• Required work:
Repeat exactly each line of the data provided below.

• Given material:
- - - - -

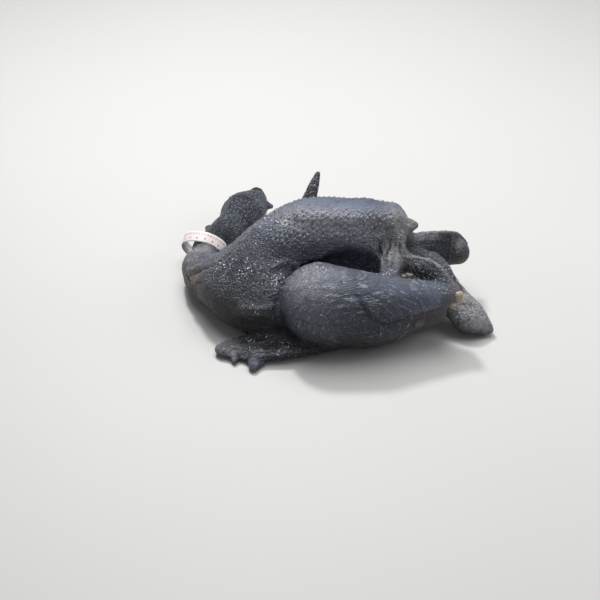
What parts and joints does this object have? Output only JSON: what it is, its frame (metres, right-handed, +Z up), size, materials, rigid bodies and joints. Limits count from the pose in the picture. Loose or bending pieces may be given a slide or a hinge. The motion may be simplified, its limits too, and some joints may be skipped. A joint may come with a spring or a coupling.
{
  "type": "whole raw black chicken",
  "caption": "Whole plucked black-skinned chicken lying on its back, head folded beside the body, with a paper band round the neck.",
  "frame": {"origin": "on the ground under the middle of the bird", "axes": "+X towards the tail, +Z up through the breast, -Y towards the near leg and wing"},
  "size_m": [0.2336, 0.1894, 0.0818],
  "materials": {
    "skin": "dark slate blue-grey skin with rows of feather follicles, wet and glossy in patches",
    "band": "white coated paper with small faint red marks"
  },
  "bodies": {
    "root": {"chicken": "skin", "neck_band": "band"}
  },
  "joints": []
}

- - - - -

• Output of the task:
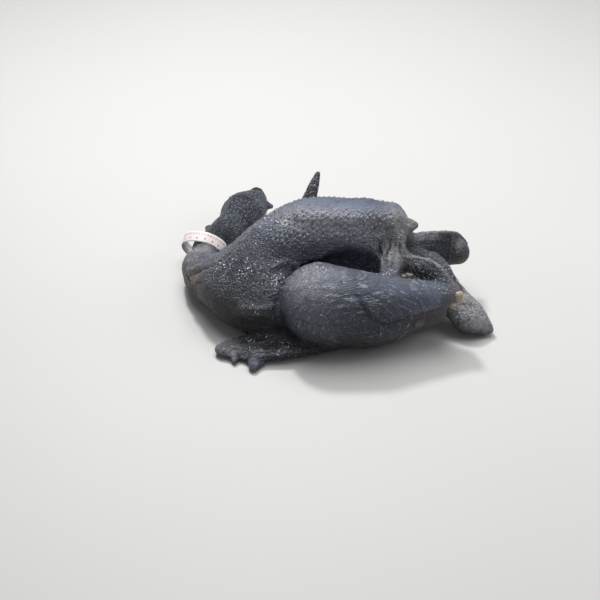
What parts and joints does this object have? Output only JSON: what it is, its frame (metres, right-handed, +Z up), size, materials, rigid bodies and joints. Limits count from the pose in the picture. Loose or bending pieces may be given a slide or a hinge. The motion may be simplified, its limits too, and some joints may be skipped. A joint may come with a spring or a coupling.
{
  "type": "whole raw black chicken",
  "caption": "Whole plucked black-skinned chicken lying on its back, head folded beside the body, with a paper band round the neck.",
  "frame": {"origin": "on the ground under the middle of the bird", "axes": "+X towards the tail, +Z up through the breast, -Y towards the near leg and wing"},
  "size_m": [0.2336, 0.1894, 0.0818],
  "materials": {
    "skin": "dark slate blue-grey skin with rows of feather follicles, wet and glossy in patches",
    "band": "white coated paper with small faint red marks"
  },
  "bodies": {
    "root": {"chicken": "skin", "neck_band": "band"}
  },
  "joints": []
}